Tracy Emin famously said about this paradox: “There are good artists that have children. They are called men.”
I no longer buy that approach. I suspect that for all those years the problem was that the art world would not reward women for painting about the subjects that most impacted their lives, like motherhood or gender disparity or any number of issues. So women were forced to retreat from their best ideas. That is no longer the case thanks to recent power shifts and enlightenments. Mom artists can paint the experience of motherhood in any way they want. Look at the amazing art being mad as a result, works by artists like Madeline Donahue and her wild, graphic world full of nosy, bothersome children and their props.
I have painted my children many times and in general they are clean in the paintings, at least they are cleaner than they are in real life. I’ve painted them in bars.
Asleep.
Keeping me awake:
And I’ve even done paintings in collaboration with them. In the following painting I laid down on a canvas painted full of flowers and asked my daughter to outline my body in paint. The result is a ghostly image of a half-there person, a wispy shadow of my former self. I called the piece “Irrelevant” because of how frequently you can feel that way as a mother/parent/artist/wife.

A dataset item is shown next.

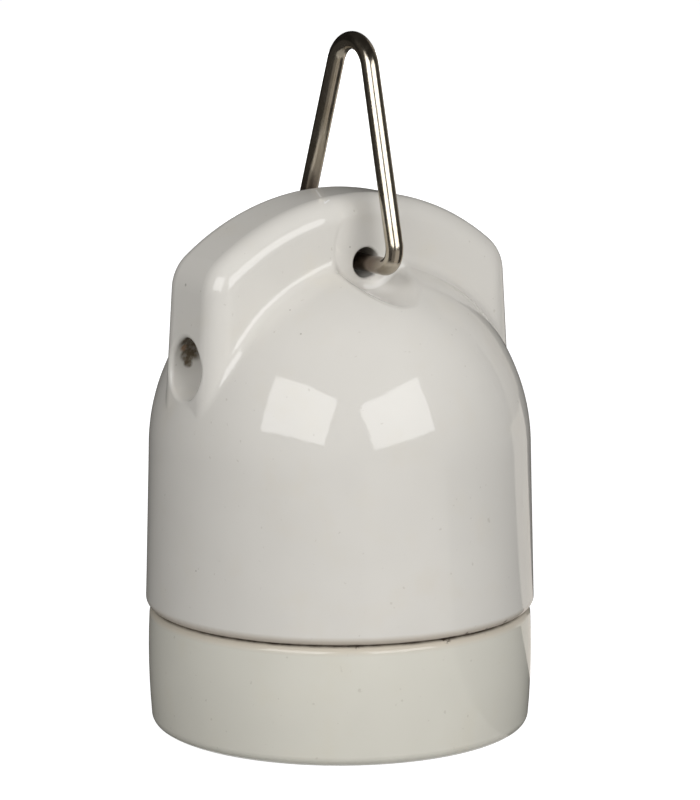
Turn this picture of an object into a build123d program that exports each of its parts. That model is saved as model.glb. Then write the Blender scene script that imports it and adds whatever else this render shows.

Who Needs a Muse? What inspiration can you take out of this new, more honest depiction of mother hood? Maybe you are inspired to paint your own version of motherhood. Maybe you are a Cassatt type and you paint your peaceful non-sticky baby sleeping. Maybe you are a shit mom and you paint the destruction your toddler leaves in his wake. Maybe you are inspired by Donahue to paint a day in the life, the props, the balancing acts, the home filled with the joys and distractions of parenting. Maybe you paint your own self portrait as you see yourself as a mother.